A customized deep learning approach to integrate network-scale online traffic data imputation and prediction

Abstract

Abstract Online data imputation and traffic prediction based on real-time data streams are essential for the intelligent transportation systems, particularly online navigation applications based on the real-time traffic information. However, the inevitable data missing problem caused by various disturbances undermines the information contained in such real-time data, thereby threatening the reliability of data acquisition as well as the prediction results. Such scenarios raise a strong need for integrating the tasks of network-scale online data imputation and traffic prediction, because the existing two-step approaches that separate the above procedures cannot be implemented in an online manner.

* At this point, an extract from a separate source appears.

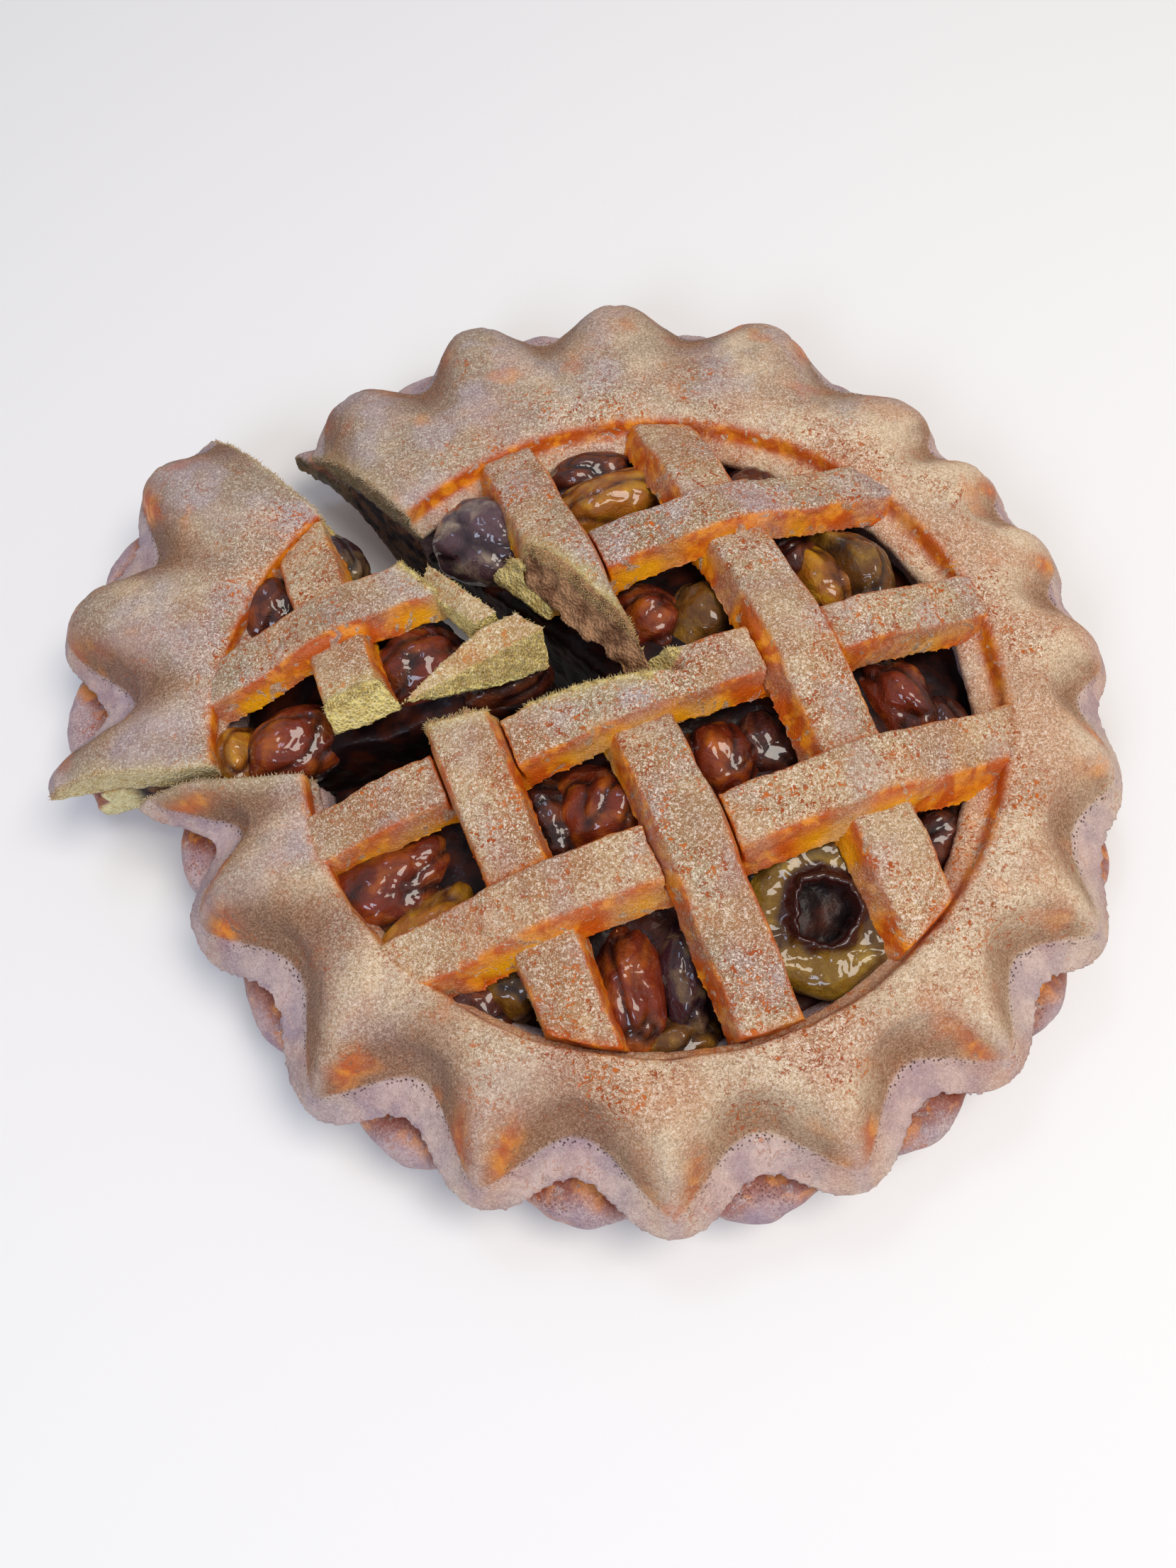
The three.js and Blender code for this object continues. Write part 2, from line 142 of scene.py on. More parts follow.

In this paper, we propose a customized spatiotemporal deep learning architecture, named the graph convolutional bidirectional recurrent neural network (GCBRNN), to combine network-scale online data imputation and traffic prediction into an integrated task. The imputation mechanism and bidirectional framework are developed to cooperatively estimate missing entries and infer future values. We further design a network-scale graph convolutional gated recurrent unit (NGC-GRU) within the GCBRNN, which applies the graph convolution operation and 1 × 1 convolution module to capture the spatiotemporal dependencies in the traffic data. Experiments are carried out on two real-world traffic networks, including traffic speed and flow datasets. The comparison results demonstrate that our approach significantly outperforms several classical benchmark models with respect to both the imputation and prediction tasks on two datasets under various missing data rates.